EXERCISE OBJECTIVE
Search the material for the word "this" and copy each line that holds it.

SOURCE DATA
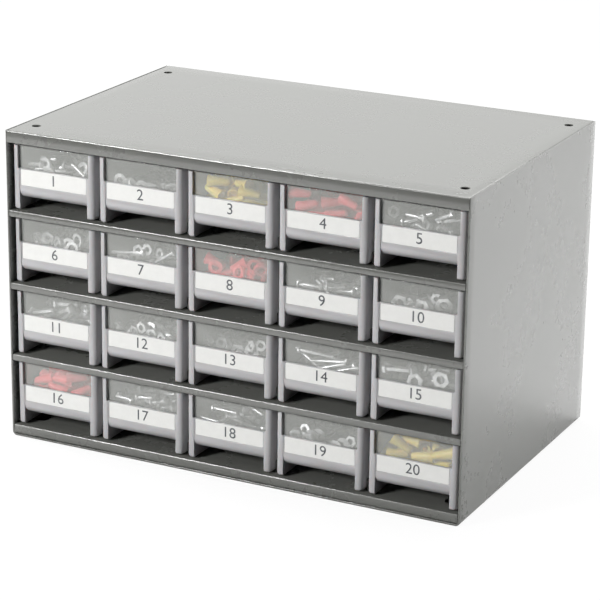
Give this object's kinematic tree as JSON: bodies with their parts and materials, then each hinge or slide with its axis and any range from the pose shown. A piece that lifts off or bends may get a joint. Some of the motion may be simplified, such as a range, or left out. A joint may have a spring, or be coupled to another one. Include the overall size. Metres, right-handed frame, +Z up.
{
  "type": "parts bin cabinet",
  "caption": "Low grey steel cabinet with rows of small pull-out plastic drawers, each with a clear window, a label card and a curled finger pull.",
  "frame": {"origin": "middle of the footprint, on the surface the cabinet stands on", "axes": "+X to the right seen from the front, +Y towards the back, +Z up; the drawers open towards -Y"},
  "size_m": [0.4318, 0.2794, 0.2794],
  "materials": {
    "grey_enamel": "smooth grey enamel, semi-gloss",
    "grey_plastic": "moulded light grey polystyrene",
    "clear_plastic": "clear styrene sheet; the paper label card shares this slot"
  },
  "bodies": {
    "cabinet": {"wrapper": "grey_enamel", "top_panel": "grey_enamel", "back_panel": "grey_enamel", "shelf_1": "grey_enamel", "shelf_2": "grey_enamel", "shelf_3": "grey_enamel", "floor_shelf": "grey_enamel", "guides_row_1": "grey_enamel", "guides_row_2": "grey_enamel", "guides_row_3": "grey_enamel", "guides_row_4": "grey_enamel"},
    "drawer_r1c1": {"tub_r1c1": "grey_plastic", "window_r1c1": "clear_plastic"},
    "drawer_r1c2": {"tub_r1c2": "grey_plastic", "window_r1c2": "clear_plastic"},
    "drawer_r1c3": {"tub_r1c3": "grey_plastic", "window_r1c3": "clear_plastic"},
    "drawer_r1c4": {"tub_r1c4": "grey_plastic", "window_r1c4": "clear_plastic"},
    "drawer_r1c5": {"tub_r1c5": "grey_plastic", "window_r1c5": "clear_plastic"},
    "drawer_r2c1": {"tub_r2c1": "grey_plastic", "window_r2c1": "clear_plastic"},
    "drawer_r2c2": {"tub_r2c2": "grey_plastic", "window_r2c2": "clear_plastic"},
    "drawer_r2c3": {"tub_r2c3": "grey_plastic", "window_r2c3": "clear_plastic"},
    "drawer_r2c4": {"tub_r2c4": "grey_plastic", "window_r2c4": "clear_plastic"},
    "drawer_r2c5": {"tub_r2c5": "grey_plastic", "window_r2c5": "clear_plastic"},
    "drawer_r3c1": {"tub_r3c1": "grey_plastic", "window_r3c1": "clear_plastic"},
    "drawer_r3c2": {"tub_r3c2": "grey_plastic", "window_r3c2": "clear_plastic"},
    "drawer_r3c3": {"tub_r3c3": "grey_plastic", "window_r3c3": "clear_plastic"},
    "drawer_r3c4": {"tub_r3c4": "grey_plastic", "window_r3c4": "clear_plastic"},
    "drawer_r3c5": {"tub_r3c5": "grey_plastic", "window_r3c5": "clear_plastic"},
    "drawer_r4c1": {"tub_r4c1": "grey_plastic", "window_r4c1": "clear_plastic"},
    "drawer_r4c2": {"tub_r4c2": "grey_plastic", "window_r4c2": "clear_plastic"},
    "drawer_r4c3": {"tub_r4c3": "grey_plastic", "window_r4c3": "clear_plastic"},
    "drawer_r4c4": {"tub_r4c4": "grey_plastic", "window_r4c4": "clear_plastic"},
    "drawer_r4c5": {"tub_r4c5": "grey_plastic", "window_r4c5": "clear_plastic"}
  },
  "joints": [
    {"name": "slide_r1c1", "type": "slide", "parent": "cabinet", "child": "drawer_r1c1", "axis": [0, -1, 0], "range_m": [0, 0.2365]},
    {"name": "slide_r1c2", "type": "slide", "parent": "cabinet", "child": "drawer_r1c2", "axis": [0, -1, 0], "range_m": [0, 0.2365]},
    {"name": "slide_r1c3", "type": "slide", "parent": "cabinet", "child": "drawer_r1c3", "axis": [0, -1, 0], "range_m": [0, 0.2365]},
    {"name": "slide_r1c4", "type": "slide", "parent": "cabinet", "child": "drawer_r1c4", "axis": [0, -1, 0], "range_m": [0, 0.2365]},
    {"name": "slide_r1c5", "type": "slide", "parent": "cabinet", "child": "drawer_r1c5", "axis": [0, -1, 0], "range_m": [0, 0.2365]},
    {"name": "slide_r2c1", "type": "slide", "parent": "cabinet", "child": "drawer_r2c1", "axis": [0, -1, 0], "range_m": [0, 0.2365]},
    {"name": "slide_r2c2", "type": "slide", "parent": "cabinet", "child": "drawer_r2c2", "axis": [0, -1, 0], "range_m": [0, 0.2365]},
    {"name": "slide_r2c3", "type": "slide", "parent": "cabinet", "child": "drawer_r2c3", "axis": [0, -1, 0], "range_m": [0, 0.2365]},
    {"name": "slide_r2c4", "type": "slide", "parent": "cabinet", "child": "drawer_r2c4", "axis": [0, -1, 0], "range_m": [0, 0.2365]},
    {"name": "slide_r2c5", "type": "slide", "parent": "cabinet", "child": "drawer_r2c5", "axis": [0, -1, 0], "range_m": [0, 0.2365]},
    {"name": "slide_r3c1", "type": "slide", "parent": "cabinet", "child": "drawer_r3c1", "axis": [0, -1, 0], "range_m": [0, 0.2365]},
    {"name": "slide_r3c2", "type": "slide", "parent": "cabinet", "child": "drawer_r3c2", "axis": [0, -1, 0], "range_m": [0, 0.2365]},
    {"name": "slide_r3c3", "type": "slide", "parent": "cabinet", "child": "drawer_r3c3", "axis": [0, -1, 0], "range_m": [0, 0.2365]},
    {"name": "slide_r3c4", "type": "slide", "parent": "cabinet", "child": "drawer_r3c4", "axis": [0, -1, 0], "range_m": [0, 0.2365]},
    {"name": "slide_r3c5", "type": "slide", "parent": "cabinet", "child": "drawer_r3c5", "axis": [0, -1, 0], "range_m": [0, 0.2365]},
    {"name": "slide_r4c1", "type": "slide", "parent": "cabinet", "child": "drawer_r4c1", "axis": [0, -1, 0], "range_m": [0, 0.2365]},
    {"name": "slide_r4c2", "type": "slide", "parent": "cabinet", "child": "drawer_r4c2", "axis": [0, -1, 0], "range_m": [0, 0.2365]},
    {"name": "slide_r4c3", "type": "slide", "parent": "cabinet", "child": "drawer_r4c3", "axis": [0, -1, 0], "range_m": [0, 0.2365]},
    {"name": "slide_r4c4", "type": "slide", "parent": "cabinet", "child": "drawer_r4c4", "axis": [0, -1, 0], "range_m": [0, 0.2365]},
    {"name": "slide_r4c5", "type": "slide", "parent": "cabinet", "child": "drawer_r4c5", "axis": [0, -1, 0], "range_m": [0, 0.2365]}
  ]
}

FULL RESPONSE
Give this object's kinematic tree as JSON: bodies with their parts and materials, then each hinge or slide with its axis and any range from the pose shown. A piece that lifts off or bends may get a joint. Some of the motion may be simplified, such as a range, or left out. A joint may have a spring, or be coupled to another one. Include the overall size. Metres, right-handed frame, +Z up.
    "clear_plastic": "clear styrene sheet; the paper label card shares this slot"